At the English Opera-house the Managers, (Mr. Peake),--for fear the public, amid the refreshing coolness of the Upper Boxes, should forget that it is Summer time,--transfer the country into the confines of their Saloon (having purchased it at and for half-price in Covent Garden Market); and there, from six till eight, flowers of all hues look at each other by lamp-light despondingly, and after that hour turn their attention to the new accession of flowers, the Painted Ladies, which do not till then begin blowing in this singular soil. In the mean time, on the stage, Mr. Wrench (that easiest of actors with the hardest of names) carries all before him, not excepting his arms and hands. I never see Wrench, [who, by the bye, or by any other means that he can, ought by all means to get rid of the roughening letter in his name, and call himself Wench, Tench, Clench, Bench, or any other that may please him and us better. Indeed I cannot in conscience urge him to adopt either of the above, if he can possibly find another guiltless of that greatest of all enormities in a name, the susceptibility of being punned upon; for it is obvious that if he _should_ adopt either of the above, he must not, on his first after appearance in the Green Room, hope to escape from his punegyrical friend Mr. Peake, without being told, in the first case, (Wench) that his place is not _there_ but in the _other_ Green Room (the Saloon);--in the second, (Tench) that he need not have changed his name, for that he was a sufficiently _odd fish_ before;--in the third, (Clench) that he (Mr.
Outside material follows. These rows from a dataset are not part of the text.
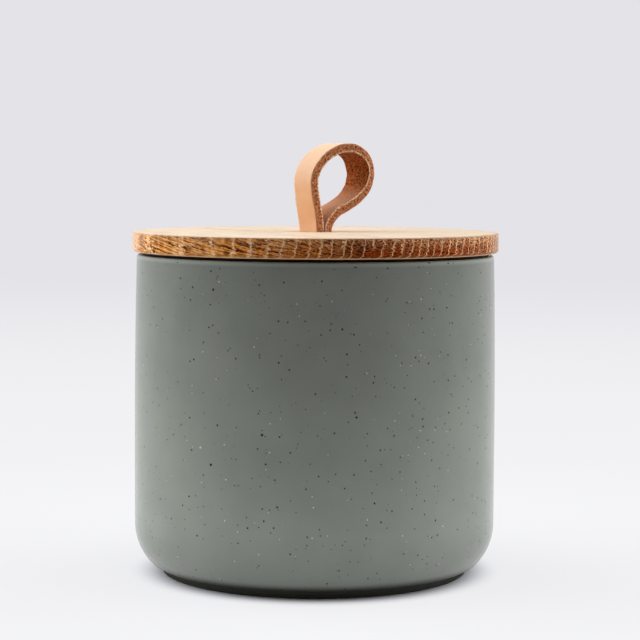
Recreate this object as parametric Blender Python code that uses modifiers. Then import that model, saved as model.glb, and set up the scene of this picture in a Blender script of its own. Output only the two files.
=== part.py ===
"""Stoneware kitchen canister with an oak lid, a silicone seal and a leather lifting loop.

The jar stands on its foot ring at z = 0 with its axis on Z. The lid's slot runs along Y, and
the leather loop stands in the XZ plane and leans towards +X. All sizes are in metres.
"""

import math

import bmesh
import bpy
from mathutils import Matrix

# Driving sizes of the jar
jar_radius = 0.0720
jar_height = 0.1268
jar_wall = 0.0055

# Driving sizes of the lid and of the leather strap
lid_overhang = 0.0008
lid_edge = 0.0079
plug_depth = 0.0094
strap_width = 0.0120
strap_thickness = 0.0038
loop_height = 0.0352
loop_reach = 0.0224

# The running gap left between pieces that touch on the real canister
fit_gap = 0.0003

# How far a cutter runs past the face that it opens
overrun = 0.0020

# Facets round a turned piece
turn_steps = 72
small_turn_steps = 24


def clear_scene():
    for obj in list(bpy.data.objects):
        bpy.data.objects.remove(obj, do_unlink=True)


def new_collection(name):
    made = bpy.data.collections.new(name)
    bpy.context.scene.collection.children.link(made)
    return made


def principled(name, colour, roughness, metallic=0.0):
    made = bpy.data.materials.new(name)
    made.use_nodes = True
    shader = made.node_tree.nodes["Principled BSDF"]
    shader.inputs["Base Color"].default_value = (*colour, 1.0)
    shader.inputs["Roughness"].default_value = roughness
    shader.inputs["Metallic"].default_value = metallic
    return made


def place(name, data, material=None, at=(0.0, 0.0, 0.0), parent=None):
    """Links data as an object of the canister, at a place in its parent's frame."""
    obj = bpy.data.objects.new(name, data)
    canister.objects.link(obj)
    obj.location = at
    obj.parent = parent
    if material:
        data.materials.append(material)
    return obj


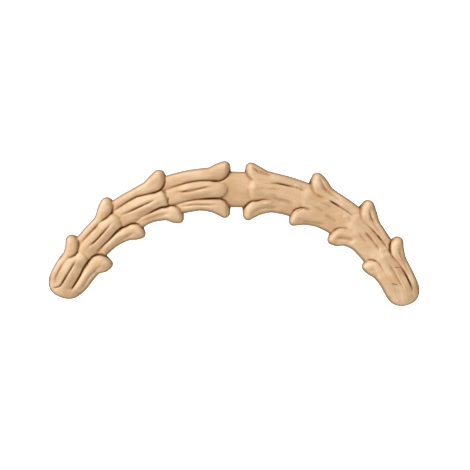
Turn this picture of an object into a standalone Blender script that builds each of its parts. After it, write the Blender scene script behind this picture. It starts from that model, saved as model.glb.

P.) is greatly in want of a clever one for the finale of his next farce, and begs to make use of _him_ on the occasion;--and in the fourth, (Bench) that, belonging to a Royal Company, he is neither more nor less than the _King's Bench_, and "as such" must not be surprised if his theatrical friends fly to _him_ for shelter and protection in their hour of need, in preference to his name-sake over the water.--I beg the reader to remember, that the punishment due to all these prospective puns belongs exclusively to Mr.